Short problem
Copy out all of the material exactly.

Supplied material

□ □ □ □ □ □ □

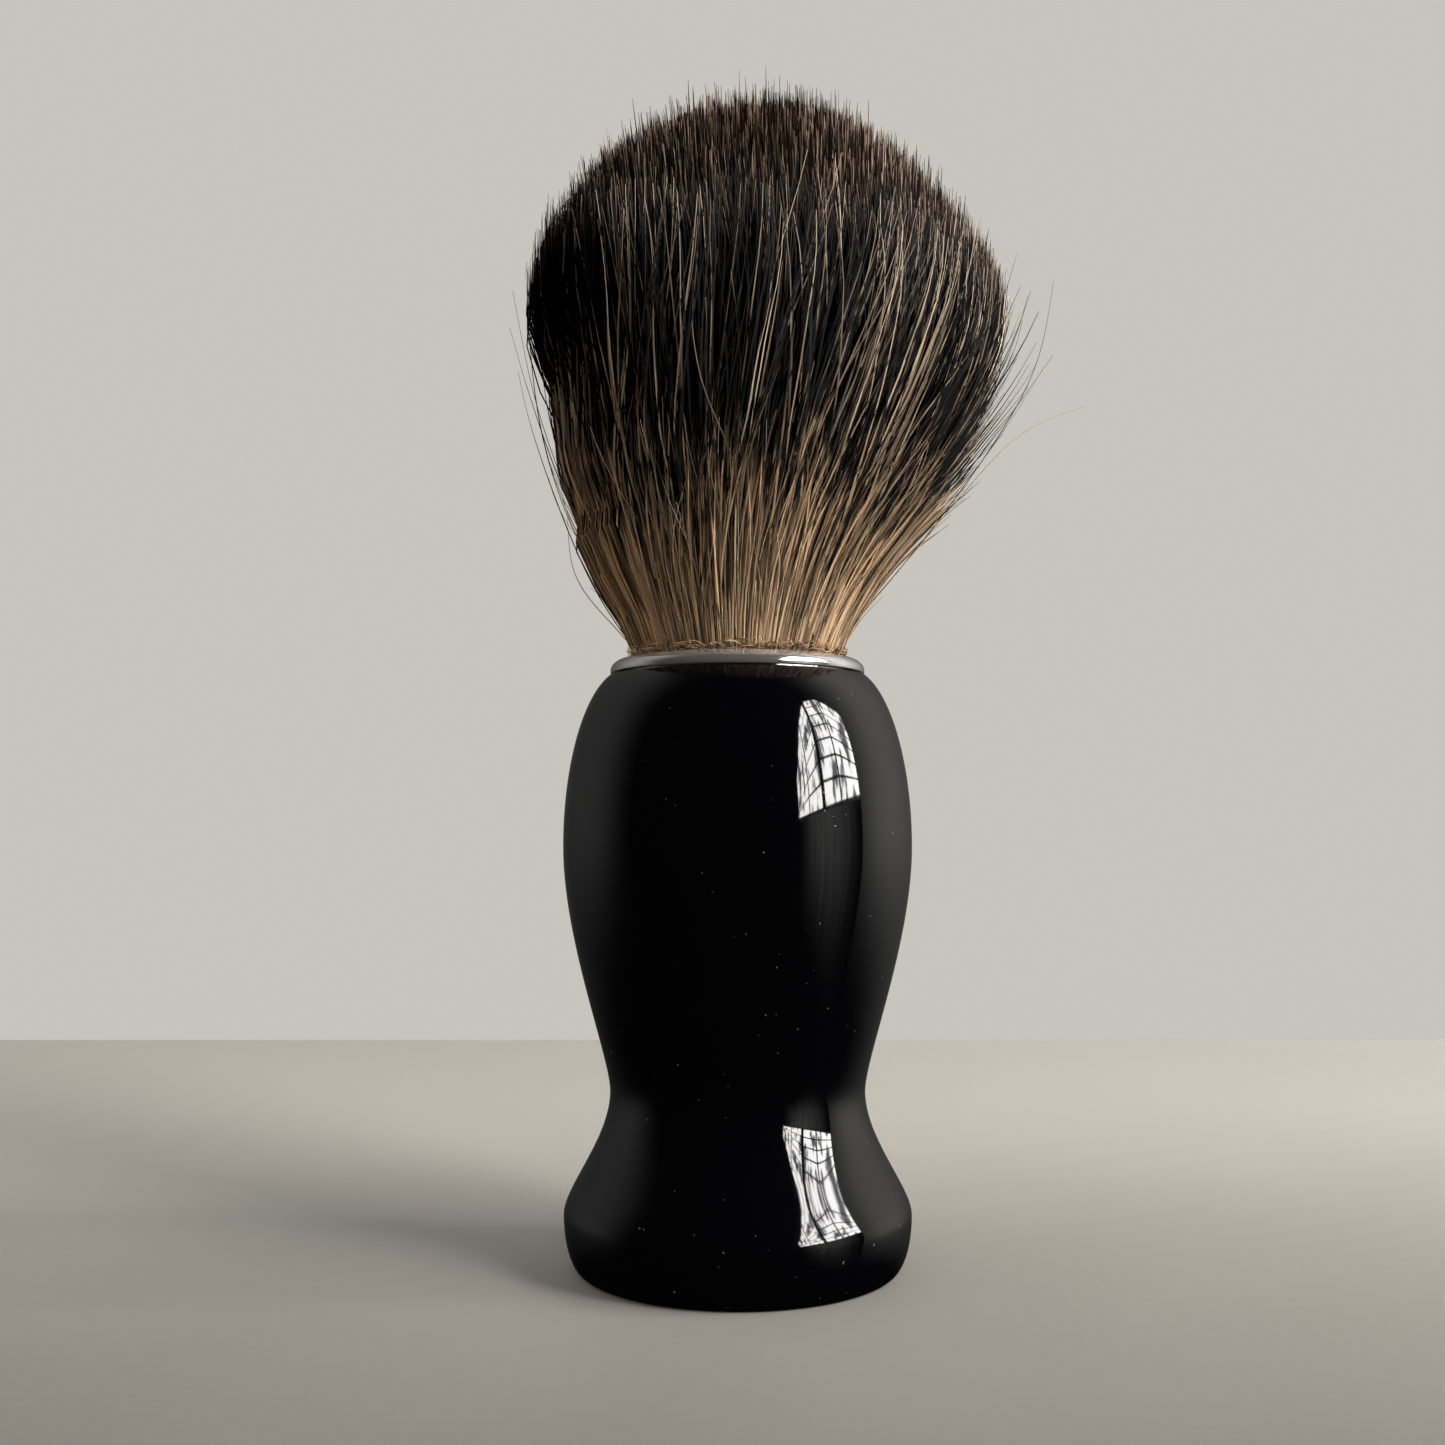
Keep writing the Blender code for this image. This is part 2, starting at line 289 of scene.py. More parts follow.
def badger_hair(name, shine):
    """Tan at the root, a near-black band, then a brown tip; some strands stay pale."""
    finish = new_finish(name, (0.16, 0.12, 0.08), 0.7)
    rise = finish.attribute("rise")
    reach = finish.attribute("reach")
    tint = finish.attribute("tint")
    pale = finish.attribute("pale")
    grain = finish.noise(1.0, 2.0, finish.stretched((900.0, 900.0, 120.0)))
    patch = finish.noise(1.0, 2.0, finish.stretched((260.0, 260.0, 40.0)))
    rare = tint * tint * tint
    rare = rare * rare

    tan = finish.blend(tint, (0.030, 0.017, 0.010, 1.0), (0.90, 0.62, 0.38, 1.0))
    dark = finish.blend(rare, (0.0008, 0.0007, 0.0007, 1.0), (0.014, 0.0085, 0.0065, 1.0))
    brown = finish.blend(rare, (0.008, 0.0042, 0.0027, 1.0), (0.78, 0.55, 0.40, 1.0))
    straw = finish.blend(tint, (0.32, 0.22, 0.145, 1.0), (0.97, 0.77, 0.56, 1.0))

    start = rise + (grain - 0.5) * 4.0 * MM + (patch - 0.5) * 14.0 * MM
    in_band = finish.step(start, BAND_START - BAND_BLUR, BAND_START + BAND_BLUR)
    in_tip = finish.step(reach, TIP_COLOUR_L, 0.0)
    colour = finish.blend(in_band, tan, dark)
    colour = finish.blend(in_tip, colour, brown)
    colour = finish.blend(pale * in_band, colour, straw)
    finish.shade(
        Base_Color=colour,
        Roughness=0.80 - pale * 0.42 - grain * 0.12,
        Specular_IOR_Level=shine,
    )
    return finish.owner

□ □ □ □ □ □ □

Reply to the exercise
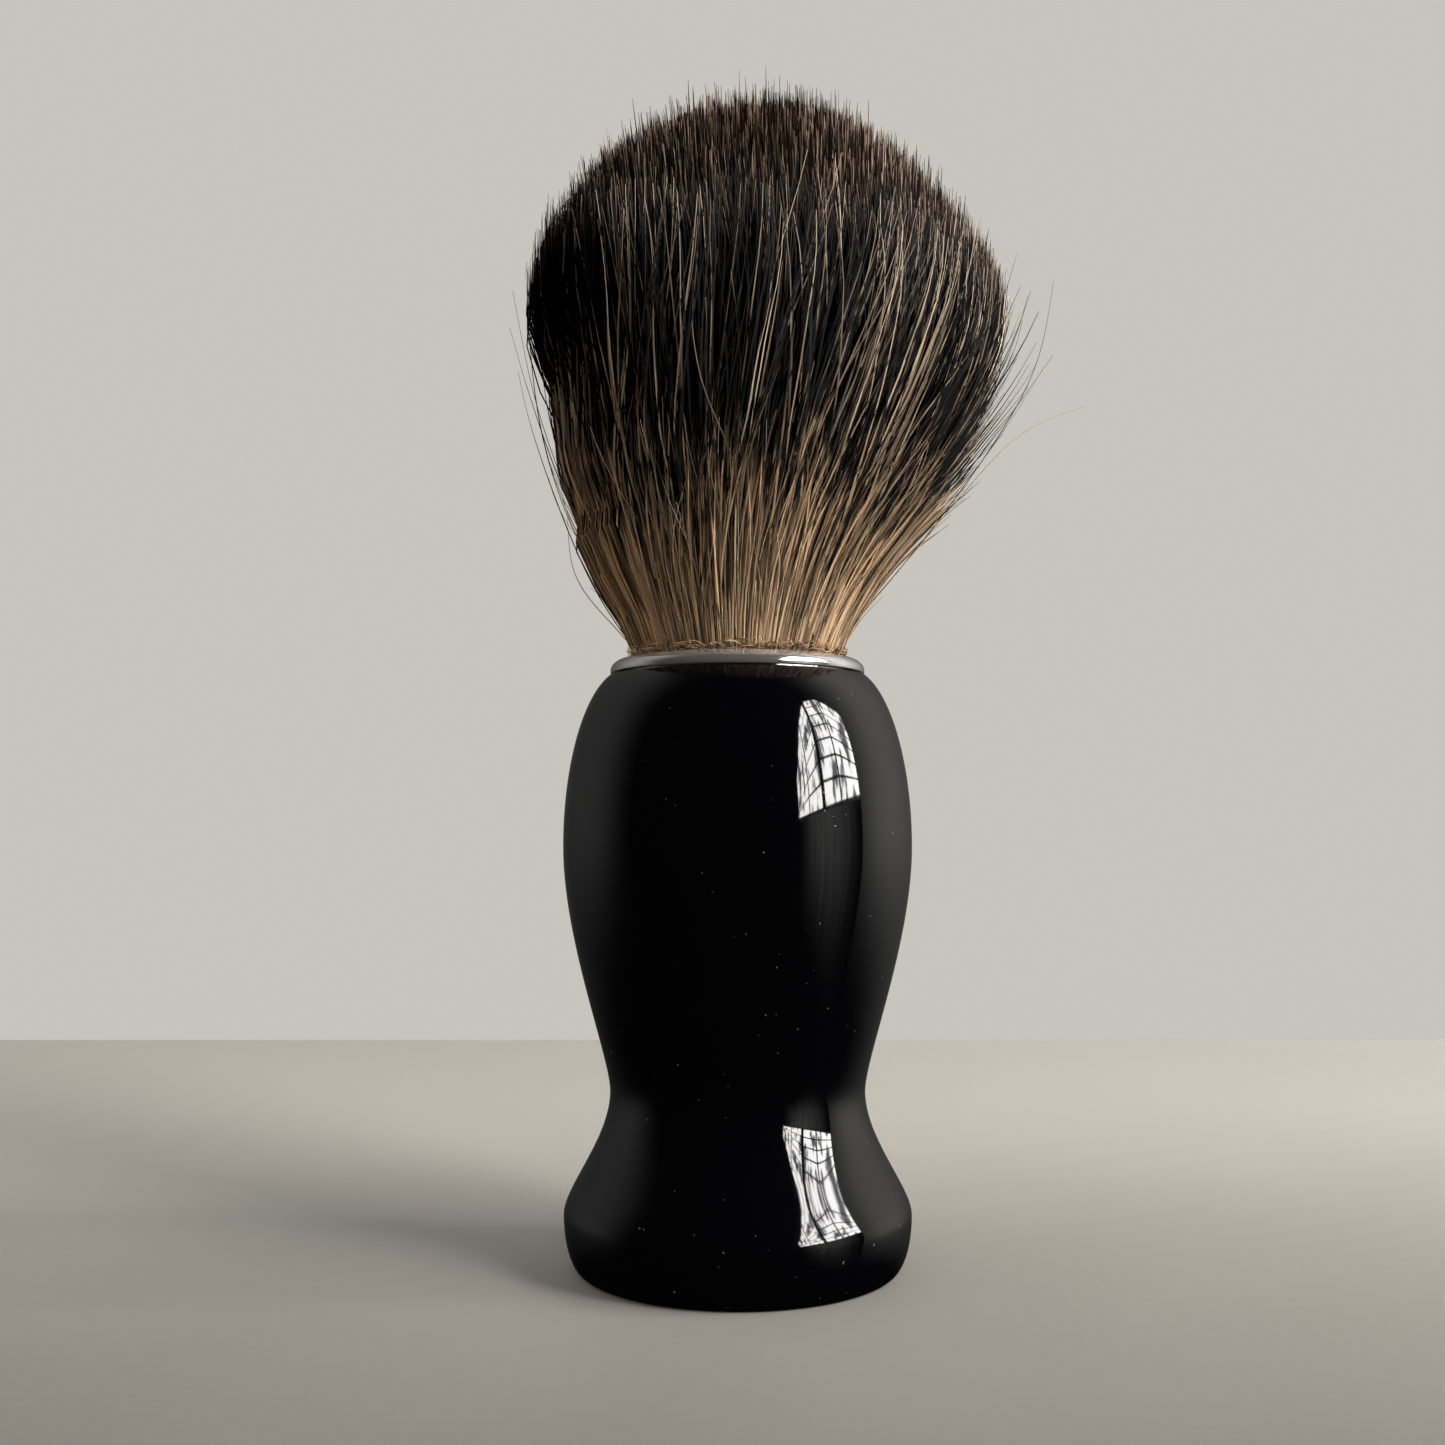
Keep writing the Blender code for this image. This is part 2, starting at line 289 of scene.py. More parts follow.
def badger_hair(name, shine):
    """Tan at the root, a near-black band, then a brown tip; some strands stay pale."""
    finish = new_finish(name, (0.16, 0.12, 0.08), 0.7)
    rise = finish.attribute("rise")
    reach = finish.attribute("reach")
    tint = finish.attribute("tint")
    pale = finish.attribute("pale")
    grain = finish.noise(1.0, 2.0, finish.stretched((900.0, 900.0, 120.0)))
    patch = finish.noise(1.0, 2.0, finish.stretched((260.0, 260.0, 40.0)))
    rare = tint * tint * tint
    rare = rare * rare

    tan = finish.blend(tint, (0.030, 0.017, 0.010, 1.0), (0.90, 0.62, 0.38, 1.0))
    dark = finish.blend(rare, (0.0008, 0.0007, 0.0007, 1.0), (0.014, 0.0085, 0.0065, 1.0))
    brown = finish.blend(rare, (0.008, 0.0042, 0.0027, 1.0), (0.78, 0.55, 0.40, 1.0))
    straw = finish.blend(tint, (0.32, 0.22, 0.145, 1.0), (0.97, 0.77, 0.56, 1.0))

    start = rise + (grain - 0.5) * 4.0 * MM + (patch - 0.5) * 14.0 * MM
    in_band = finish.step(start, BAND_START - BAND_BLUR, BAND_START + BAND_BLUR)
    in_tip = finish.step(reach, TIP_COLOUR_L, 0.0)
    colour = finish.blend(in_band, tan, dark)
    colour = finish.blend(in_tip, colour, brown)
    colour = finish.blend(pale * in_band, colour, straw)
    finish.shade(
        Base_Color=colour,
        Roughness=0.80 - pale * 0.42 - grain * 0.12,
        Specular_IOR_Level=shine,
    )
    return finish.owner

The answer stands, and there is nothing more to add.